Now I have great memories of our trip together but I feel the blues sometimes when I think about Jen because I want so much for us to be together and I want to see her again. It was like a 10 day tease. In a good way...I miss her though.

Sunday, May 11, 2008

Mother's day....


This day, Mother's Day, has always been a very hard day for me. My mother passed away when I was 12 and every year I seem to hide myself away and cry for at least part of the day. That is how I begun the day this year as well. My dad's family went to church and then planned to go to a pizza restaurant for Mother's Day. I didn't go with them...my initial reaction was to blame myself and tell myself I should have gone with them. But then I realized that I have been blamed and "shoulded" for much of my life unfairly by abusive family members and decided that I am not going to internalize that and add to it from myself. At least I can control my own actions. So I decided to let it go and give myself grace. There is nothing wrong with the way I feel and my action. I need to support and nurture myself, especially on such a difficult day.

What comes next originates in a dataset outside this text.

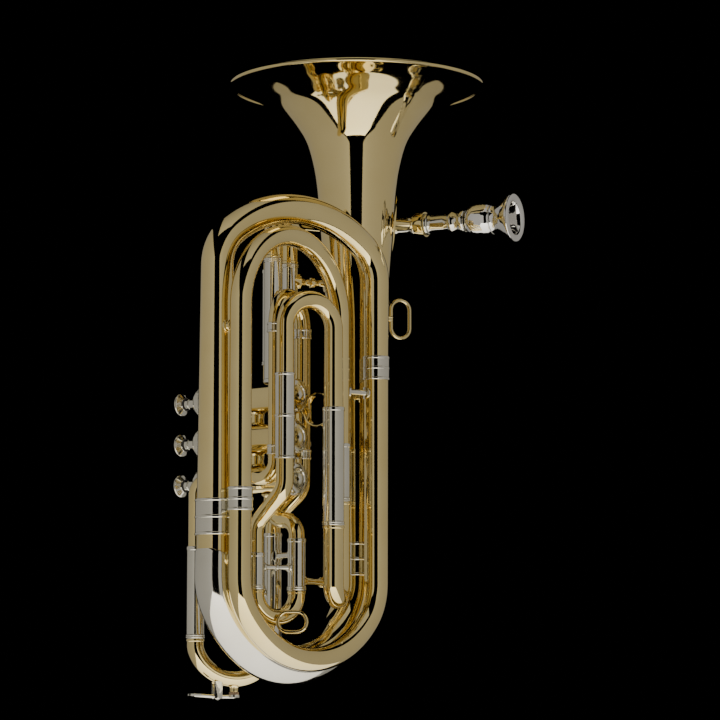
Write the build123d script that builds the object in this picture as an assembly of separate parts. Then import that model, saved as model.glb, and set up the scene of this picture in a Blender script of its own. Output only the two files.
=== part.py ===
from build123d import *
import os
from math import acos, atan2, cos, pi, sin, sqrt, tan

os.makedirs("parts", exist_ok=True)

# Bell-up, three-valve front-action euphonium. Millimetres, +Z up.
# Origin: centre of the bell mouth. Heights in this file are measured above a datum
# level that lies RIM_HEIGHT below the bell mouth.

# Overall
RIM_HEIGHT = 549.0
BELL_DIAMETER = 216.0
BELL_SHEET = 0.8
RIM_BEAD_RADIUS = 1.8
RIM_FLAT_DEPTH = 0.3
TUBE_WALL = 0.7
SOLDER_FIT = 0.05
SLIDE_FIT = 0.05

# Bell flare: height below the mouth and share of the mouth radius
FLARE_DROP = (8, 15, 22, 32, 43, 52, 71, 90, 126, 165, 193, 225, 269, 319, 369)
FLARE_SHARE = (0.833, 0.722, 0.625, 0.528, 0.444, 0.394, 0.343, 0.315, 0.287,
               0.259, 0.243, 0.231, 0.2185, 0.202, 0.184)
BELL_STEM_RADIUS = 18.6
BELL_STEM_TOP = 163.0
BELL_JOINT = 147.0

# Main conical tube: plan positions of the upright runs
BELL_AXIS = (0.0, 0.0)
TUBE_1 = (-169.0, -37.0)
TUBE_R = (-9.5, -38.0)
TUBE_2 = (-165.7, -64.8)
TUBE_T2 = (-45.3, -36.1)
TUBE_T1 = (-63.7, -51.5)
TUBE_B = (-109.4, -47.5)
TUBE_D1 = (-119.5, -22.6)
TUBE_E = (-81.9, -26.7)

LARGE_BOW_TANGENT = 130.0
LARGE_BOW_RISE = 68.0
LARGE_BOW_RADIUS = 17.4
FIRST_JOINT = 174.0
FIRST_RADIUS = 15.0
FIRST_ARCH_TANGENT = 375.0
FIRST_ARCH_RISE = 53.0
SECOND_JOINT = 304.0
SECOND_RADIUS = 10.3
SECOND_BOW_TANGENT = 127.0
SECOND_BOW_RISE = 63.0
THIRD_JOINT = 187.0
THIRD_RADIUS = 9.0
SECOND_ARCH_TANGENT = 341.0
SECOND_ARCH_RISE = 61.6
MAIN_SLIDE_RADIUS = 7.9
THIRD_BRANCH_RADIUS = 7.1

# Bow guard
GUARD_THICKNESS = 1.1
GUARD_TOP = 104.0

# Slide tubing
VALVE_TUBE_RADIUS = 6.4
SLEEVE_WALL = 0.75
BOW_STEP = 0.5
MAIN_SLEEVE_TOP = (239.6, 267.0)
MAIN_SLEEVE_BOTTOM = (192.6, 171.6)
MAIN_CROOK_TANGENT = 126.0
MAIN_LEG_TOP = 229.0
THIRD_ARCH_TANGENT = 330.0
RETURN_SLEEVE_TOP = (149.0, 161.7)
RETURN_SLEEVE_BOTTOM = 120.0
RETURN_CROOK_TANGENT = 117.0
RETURN_LEG_TOP = 139.0

# Valve block: axis runs forward from the bottom caps to the finger buttons
VALVE_BASE = (-81.0, -28.0)
VALVE_AXIS = Vector(-0.2588, 0.9659, 0)
VALVE_SIDE = Vector(0.9659, 0.2588, 0)
VALVE_HEIGHTS = (278.0, 244.0, 210.0)
CASING_RADIUS = 12.5
CASING_BORE = 11.25
CASING_START = 2.1
CASING_END = 100.0
CAP_RADIUS = 13.2
PISTON_RADIUS = 11.2
PISTON_START = 18.5
PISTON_BODY_END = 67.0
PISTON_END = 97.0
PISTON_WALL = 0.8
BUTTON_FACE = 125.0
BUTTON_RADIUS = 9.5
BUTTON_THICKNESS = 4.0
STEM_RADIUS = 2.4
KNUCKLE_ALONG = 44.0
KNUCKLE_RADIUS = 6.0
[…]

So instead of continuing to spend the day crying, I decided from now on I'm going to celebrate my mother's life and her motherhood on Mother's Day. I would like to create a little assembly of flowers, candle, and photo to honor her. I don't have these things right now, and I don't need them. Instead, what counts, are the memories to honor. So I will spend a few moments today thinking about what a wonderful person she was, what she gave to others and the world around her, and importantly, what she gave me: her daughter. This blog entry is for Ania Lydia Pate, who will never die in my mind and whose spirit and soul will last forever.